Paris qui dort / Entr’acte : critique et test blu-ray (1924/1925)

Fantastique, Expérimental, Muet, Court-métrage | 1h07min / 24min
Note de la rédaction :
8/10
8
Paris qui dort et Entr'acte, la jaquette du blu-ray

  • Réalisateur : René Clair
  • Acteurs : Henri Rollan, Albert Préjean, Charles Martinelli
  • Date de sortie: 23 Oct 2019
  • Nationalité : Français
  • Scénario : René Clair (et Francis Picabia pour Entr'acte)
  • Musique : Erik Satie (Entr'acte) et Jean Wiener (Paris qui dort)
  • "Acteurs" d'Entr'acte : Francis Picabia, Marcel Duchamp, Man Ray, Darius Milhaud, Erik Satie, Marcel Achard, Georges Auric.
  • Éditeur vidéo : Pathé
  • Sortie vidéo : Le 23 octobre 2019
Note des spectateurs :

Les deux premiers essais filmés de René Clair, Entr’acte et Paris qui dort, ont fait l’objet d’une superbe restauration qui valorisent ces deux œuvres hors normes. Indispensable pour les cinéphiles.

Synopsis :

  • Entr’acte (1924) :

Une suite de scènes « surréalistes », comme celle de la poursuite folle d’un corbillard ou de la danseuse barbue filmée en contre-plongée.

  • Paris qui dort (1925) :

À son réveil, le gardien de la tour Eiffel découvre un Paris complètement abandonné.

René Clair en pleine révolution artistique

Critique : Journaliste spécialisé dans l’art, René Clair se lance dans le cinéma au début des années 20 en devenant tout d’abord l’assistant du réalisateur Jacques de Baroncelli. Toutefois, dès 1923, Clair reprend son indépendance et rédige le script du Rayon diabolique qu’il tourne l’année suivante. Cette histoire fantastique qui voit un rayon s’abattre sur la capitale française, immobilisant tous ses occupants, exceptés ceux qui ne sont pas à sa portée, deviendra Paris qui dort, un moyen-métrage qui ne sortira finalement qu’en 1925 alors que René Clair est déjà connu du public.

Effectivement, entre-temps, le réalisateur a accepté une commande de Jacques Hébertot, directeur de théâtre et surtout propriétaire du journal où officie encore René Clair. Hébertot souhaite joindre au ballet Relâche créé par Picabia et Satie, un entracte filmé qu’il confie aux bons soins de son ami. Le court-métrage Entr’acte (1924) est finalement tourné et présenté en décembre 1924 au cœur d’un spectacle surréaliste qui fait scandale.

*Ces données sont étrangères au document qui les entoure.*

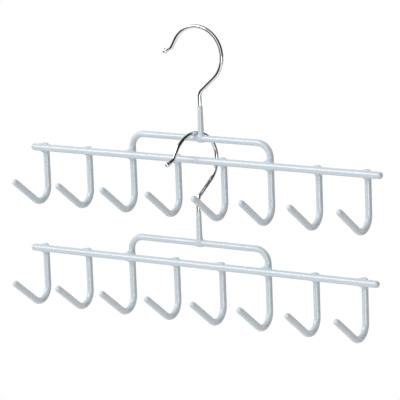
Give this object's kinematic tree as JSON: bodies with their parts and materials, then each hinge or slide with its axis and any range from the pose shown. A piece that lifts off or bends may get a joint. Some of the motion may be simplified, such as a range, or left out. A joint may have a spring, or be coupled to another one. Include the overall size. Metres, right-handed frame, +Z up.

Paris qui dort et Entr'acte, jaquette combo Pathé

© 1924 Fondation Jérôme Seydoux – Pathé – Succession René Clair / Conception graphique © 2019 Pathé Films. Tous droits réservés.

Entr’acte est un petit bijou d’avant-garde

A revoir aujourd’hui, ces deux œuvres possèdent un certain charme, même si elles sont finalement très différentes l’une de l’autre. Ainsi, le court Entr’acte est clairement un film d’avant-garde qui ne cherche aucunement à plaire, mais bien à choquer. Pourtant, sa volonté de s’affranchir de toute règle narrative s’inscrit pleinement dans une recherche artistique coincée quelque part en le dadaïsme et le surréalisme.

Si l’enchaînement des plans peut parfois lasser, on ne peut qu’admirer la science du montage qui permet de rendre trépidante la course finale du corbillard fou. En multipliant les coupes, les confrontations d’images hétéroclites, le cinéaste fait siennes les théories qui commencent à fleurir un peu partout à cette époque (notamment celles d’Eisenstein en URSS et de bien d’autres théoriciens). Au final, Entr’acte est un objet filmique non identifié qui conserve une certaine pertinence théorique.

Paris qui dort charme les amateurs de poésie fantastique

On lui préfère toutefois le premier vrai film de René Clair (sorti pourtant après), à savoir ce Paris qui dort qui convoque le meilleur de la science-fiction et du fantastique des années 20.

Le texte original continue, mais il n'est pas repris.